Consistency and Uniform Bounds for Heteroscedastic Simulation Metamodeling and Their Applications

Heteroscedastic metamodeling has gained popularity as an effective tool for analyzing and optimizing complex stochastic systems. A heteroscedastic metamodel provides an accurate approximation of the input-output relationship implied by a stochastic simulation experiment whose output is subject to input-dependent noise variance. Several challenges remain unsolved in this field. First, in-depth investigations into the consistency of heteroscedastic metamodeling techniques, particularly from the sequential prediction perspective, are lacking. Second, sequential heteroscedastic metamodel-based level-set estimation (LSE) methods are scarce. Third, the increasingly high computational cost required by heteroscedastic Gaussian process-based LSE methods in the sequential sampling setting is a concern.
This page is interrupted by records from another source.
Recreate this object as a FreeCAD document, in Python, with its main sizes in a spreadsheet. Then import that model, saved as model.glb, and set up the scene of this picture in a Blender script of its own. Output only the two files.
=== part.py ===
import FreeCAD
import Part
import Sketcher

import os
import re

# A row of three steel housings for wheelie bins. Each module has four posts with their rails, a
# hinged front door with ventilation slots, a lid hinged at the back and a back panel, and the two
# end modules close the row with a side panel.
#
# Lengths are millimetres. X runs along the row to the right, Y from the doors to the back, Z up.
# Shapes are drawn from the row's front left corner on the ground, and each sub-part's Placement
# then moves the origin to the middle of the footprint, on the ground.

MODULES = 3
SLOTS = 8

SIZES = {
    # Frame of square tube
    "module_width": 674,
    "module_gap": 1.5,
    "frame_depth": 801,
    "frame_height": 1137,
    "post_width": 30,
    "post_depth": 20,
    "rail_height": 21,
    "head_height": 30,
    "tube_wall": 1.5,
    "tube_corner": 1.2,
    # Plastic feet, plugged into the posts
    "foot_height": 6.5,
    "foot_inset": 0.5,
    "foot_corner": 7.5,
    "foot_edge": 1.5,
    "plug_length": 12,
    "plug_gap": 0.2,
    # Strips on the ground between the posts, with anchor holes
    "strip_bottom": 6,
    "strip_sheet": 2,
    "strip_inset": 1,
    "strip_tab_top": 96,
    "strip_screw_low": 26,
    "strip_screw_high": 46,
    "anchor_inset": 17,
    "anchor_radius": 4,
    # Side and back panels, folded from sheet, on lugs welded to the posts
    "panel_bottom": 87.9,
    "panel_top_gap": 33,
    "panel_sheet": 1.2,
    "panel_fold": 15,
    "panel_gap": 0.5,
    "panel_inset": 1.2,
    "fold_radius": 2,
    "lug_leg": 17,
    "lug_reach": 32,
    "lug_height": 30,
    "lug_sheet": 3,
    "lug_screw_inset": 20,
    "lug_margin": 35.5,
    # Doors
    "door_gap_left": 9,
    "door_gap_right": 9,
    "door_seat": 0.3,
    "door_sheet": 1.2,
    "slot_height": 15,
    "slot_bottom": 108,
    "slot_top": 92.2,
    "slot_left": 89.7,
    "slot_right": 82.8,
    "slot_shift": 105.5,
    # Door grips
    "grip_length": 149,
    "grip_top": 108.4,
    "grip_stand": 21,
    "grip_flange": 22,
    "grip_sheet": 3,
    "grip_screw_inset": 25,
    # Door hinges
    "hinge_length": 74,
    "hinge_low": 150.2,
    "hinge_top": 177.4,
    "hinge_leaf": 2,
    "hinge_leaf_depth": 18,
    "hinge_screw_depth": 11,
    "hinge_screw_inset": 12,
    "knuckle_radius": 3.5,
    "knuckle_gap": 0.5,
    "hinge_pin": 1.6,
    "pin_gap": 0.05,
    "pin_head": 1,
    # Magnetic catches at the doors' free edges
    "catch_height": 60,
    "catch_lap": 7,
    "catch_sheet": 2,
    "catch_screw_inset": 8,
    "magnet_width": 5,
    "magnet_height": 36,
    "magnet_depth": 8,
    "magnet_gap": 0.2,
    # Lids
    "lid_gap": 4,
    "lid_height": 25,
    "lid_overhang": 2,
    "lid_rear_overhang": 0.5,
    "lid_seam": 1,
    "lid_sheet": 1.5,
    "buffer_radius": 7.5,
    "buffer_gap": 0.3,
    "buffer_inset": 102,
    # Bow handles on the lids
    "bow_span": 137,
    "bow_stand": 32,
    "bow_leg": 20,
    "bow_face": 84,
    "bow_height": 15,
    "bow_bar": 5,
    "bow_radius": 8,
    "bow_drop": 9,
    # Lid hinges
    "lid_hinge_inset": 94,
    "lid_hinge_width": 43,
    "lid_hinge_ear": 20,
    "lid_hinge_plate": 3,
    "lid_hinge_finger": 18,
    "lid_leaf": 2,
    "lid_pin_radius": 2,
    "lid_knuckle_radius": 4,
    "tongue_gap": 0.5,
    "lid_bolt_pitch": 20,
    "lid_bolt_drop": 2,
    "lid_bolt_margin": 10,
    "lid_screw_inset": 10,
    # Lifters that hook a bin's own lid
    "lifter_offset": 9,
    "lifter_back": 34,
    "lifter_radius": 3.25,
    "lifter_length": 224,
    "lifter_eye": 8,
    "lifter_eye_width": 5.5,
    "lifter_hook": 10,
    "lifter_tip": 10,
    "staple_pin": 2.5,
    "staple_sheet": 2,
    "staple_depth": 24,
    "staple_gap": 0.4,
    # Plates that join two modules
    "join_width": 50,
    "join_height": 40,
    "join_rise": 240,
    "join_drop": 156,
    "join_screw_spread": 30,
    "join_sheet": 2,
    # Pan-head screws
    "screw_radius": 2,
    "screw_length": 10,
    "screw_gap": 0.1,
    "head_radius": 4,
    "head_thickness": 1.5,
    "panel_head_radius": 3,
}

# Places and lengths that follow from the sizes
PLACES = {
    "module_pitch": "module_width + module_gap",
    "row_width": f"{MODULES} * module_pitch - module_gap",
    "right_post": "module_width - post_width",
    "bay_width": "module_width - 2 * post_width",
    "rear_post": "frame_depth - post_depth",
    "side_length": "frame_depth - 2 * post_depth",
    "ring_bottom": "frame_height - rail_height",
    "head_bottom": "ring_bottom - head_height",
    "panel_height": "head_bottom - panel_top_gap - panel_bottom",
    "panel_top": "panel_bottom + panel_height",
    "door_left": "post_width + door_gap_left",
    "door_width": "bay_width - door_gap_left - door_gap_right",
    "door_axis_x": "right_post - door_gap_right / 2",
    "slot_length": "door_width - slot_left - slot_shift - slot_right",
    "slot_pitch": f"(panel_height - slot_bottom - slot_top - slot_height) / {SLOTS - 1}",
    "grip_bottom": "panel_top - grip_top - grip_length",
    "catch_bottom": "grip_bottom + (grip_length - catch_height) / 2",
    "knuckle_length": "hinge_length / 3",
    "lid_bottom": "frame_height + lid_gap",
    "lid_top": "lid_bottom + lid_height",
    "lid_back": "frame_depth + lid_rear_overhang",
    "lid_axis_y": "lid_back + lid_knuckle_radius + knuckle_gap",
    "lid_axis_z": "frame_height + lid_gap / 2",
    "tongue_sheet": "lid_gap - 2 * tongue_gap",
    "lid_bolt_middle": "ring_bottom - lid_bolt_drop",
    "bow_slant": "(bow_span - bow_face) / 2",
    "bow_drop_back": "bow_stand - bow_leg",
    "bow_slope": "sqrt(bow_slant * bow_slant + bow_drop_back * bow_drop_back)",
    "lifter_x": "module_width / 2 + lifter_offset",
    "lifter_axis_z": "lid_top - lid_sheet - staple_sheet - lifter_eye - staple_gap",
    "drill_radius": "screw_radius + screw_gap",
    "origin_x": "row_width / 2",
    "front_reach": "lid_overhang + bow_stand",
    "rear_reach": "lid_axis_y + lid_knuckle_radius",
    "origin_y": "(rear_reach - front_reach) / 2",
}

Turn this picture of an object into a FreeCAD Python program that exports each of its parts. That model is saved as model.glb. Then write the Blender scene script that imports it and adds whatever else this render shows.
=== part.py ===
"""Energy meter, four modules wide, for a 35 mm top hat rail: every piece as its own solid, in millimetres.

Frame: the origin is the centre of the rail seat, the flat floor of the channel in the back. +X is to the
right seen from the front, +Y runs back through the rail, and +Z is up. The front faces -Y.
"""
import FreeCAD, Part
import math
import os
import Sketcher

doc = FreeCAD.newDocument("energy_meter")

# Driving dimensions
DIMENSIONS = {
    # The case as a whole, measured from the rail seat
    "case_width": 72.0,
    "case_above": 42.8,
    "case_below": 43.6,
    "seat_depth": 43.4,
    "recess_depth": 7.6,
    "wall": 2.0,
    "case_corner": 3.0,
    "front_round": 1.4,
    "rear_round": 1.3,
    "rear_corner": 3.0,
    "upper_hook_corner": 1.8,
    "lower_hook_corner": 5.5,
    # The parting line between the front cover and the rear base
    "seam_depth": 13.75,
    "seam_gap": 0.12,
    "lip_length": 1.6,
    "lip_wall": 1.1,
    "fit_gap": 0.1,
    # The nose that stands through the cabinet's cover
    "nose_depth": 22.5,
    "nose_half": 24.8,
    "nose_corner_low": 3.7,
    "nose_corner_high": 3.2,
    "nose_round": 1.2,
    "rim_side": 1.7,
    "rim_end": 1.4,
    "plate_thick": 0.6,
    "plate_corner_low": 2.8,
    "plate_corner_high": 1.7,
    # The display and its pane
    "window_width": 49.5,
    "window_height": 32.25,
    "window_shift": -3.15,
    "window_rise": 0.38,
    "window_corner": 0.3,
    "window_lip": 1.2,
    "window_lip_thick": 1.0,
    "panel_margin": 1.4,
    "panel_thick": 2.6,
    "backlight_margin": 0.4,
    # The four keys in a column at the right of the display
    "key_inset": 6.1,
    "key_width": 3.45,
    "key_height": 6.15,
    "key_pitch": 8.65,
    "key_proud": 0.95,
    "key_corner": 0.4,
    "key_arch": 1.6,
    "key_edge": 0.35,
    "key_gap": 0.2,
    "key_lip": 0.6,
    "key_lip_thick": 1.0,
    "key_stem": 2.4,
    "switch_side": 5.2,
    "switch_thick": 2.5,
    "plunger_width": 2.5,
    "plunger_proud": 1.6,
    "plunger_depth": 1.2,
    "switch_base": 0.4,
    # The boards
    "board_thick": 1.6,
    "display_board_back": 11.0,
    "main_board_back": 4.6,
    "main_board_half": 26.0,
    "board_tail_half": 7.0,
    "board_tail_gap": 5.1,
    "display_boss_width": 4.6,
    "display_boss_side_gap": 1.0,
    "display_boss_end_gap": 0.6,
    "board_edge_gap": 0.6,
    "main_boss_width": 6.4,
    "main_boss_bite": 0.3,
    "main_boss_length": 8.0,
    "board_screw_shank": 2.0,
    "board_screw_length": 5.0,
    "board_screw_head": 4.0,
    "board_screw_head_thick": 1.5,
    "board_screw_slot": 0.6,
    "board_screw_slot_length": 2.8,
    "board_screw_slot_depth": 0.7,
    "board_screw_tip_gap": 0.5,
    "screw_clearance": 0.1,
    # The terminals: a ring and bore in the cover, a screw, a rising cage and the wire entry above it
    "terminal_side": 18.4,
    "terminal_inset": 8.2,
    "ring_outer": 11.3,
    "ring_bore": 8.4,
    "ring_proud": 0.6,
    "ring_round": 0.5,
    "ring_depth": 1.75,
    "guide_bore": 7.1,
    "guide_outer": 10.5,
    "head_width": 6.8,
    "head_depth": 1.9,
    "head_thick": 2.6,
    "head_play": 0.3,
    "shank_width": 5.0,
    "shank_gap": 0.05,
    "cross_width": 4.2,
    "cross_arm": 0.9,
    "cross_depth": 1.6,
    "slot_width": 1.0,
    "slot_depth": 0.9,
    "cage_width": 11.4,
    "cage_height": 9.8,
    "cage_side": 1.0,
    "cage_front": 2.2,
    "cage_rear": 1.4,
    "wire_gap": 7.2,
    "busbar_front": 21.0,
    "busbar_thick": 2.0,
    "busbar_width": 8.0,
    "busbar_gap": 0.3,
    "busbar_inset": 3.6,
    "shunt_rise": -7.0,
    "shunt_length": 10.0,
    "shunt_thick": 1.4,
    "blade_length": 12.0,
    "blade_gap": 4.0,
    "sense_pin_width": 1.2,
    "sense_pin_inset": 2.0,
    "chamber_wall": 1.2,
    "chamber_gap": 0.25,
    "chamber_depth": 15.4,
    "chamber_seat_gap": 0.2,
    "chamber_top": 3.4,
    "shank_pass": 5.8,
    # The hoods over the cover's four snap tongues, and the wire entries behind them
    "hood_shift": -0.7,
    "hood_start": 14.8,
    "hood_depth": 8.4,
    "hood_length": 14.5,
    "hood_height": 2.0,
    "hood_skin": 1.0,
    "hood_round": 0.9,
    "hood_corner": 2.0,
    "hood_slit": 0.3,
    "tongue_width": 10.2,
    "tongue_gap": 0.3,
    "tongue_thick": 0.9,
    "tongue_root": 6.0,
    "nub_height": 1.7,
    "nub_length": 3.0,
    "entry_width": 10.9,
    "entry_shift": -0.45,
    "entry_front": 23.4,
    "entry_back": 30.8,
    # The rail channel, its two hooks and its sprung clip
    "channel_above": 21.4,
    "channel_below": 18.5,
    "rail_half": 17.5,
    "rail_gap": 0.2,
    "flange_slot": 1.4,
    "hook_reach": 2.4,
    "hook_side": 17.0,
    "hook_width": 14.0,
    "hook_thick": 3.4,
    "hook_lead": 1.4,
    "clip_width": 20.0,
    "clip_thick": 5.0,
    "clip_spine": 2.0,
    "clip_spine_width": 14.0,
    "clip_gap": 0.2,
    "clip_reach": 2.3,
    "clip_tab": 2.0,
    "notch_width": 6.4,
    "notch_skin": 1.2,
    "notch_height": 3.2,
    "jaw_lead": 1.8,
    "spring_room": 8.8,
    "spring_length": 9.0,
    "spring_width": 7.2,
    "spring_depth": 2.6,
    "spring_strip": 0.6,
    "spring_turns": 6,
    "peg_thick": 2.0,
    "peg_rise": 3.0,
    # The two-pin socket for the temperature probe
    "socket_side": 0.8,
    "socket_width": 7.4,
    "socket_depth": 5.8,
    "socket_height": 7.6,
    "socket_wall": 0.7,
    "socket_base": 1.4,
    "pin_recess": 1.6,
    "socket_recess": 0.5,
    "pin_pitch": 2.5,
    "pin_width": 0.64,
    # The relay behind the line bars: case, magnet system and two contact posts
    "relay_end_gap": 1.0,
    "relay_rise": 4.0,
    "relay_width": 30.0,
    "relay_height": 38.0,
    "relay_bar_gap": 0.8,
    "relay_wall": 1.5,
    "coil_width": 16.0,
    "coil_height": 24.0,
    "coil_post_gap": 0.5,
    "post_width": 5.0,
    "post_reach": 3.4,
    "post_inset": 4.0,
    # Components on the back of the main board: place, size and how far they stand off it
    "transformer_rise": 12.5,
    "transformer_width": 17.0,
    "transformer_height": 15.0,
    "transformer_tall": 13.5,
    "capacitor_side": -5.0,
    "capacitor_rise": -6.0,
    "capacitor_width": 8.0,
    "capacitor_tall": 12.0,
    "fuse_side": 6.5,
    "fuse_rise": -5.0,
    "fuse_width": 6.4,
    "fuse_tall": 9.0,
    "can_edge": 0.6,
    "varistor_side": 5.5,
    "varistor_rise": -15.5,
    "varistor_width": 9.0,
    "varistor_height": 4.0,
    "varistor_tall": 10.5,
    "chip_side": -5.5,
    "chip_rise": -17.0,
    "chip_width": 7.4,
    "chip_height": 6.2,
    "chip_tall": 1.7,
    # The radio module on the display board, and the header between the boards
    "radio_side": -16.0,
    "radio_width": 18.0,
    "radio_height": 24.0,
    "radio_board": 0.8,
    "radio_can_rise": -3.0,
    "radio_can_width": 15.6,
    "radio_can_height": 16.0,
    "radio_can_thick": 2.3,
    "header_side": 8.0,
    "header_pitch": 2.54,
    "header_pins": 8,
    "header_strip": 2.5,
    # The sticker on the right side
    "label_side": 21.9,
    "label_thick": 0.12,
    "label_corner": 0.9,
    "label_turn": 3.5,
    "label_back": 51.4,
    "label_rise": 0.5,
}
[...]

Additionally, when constructing a valid uniform bound for a heteroscedastic metamodel, the impact of noise variance estimation is not adequately addressed. This dissertation aims to tackle these challenges and provide promising solutions. First, we investigate the information consistency of a widely used heteroscedastic metamodeling technique, stochastic kriging (SK). Second, we propose SK-based LSE methods leveraging novel uniform bounds for input-point classification. Moreover, we incorporate the Nystrom approximation and a principled budget allocation scheme to improve the computational efficiency of SK-based LSE methods. Lastly, we investigate empirical uniform bounds that take into account the impact of noise variance estimation, ensuring an adequate coverage capability.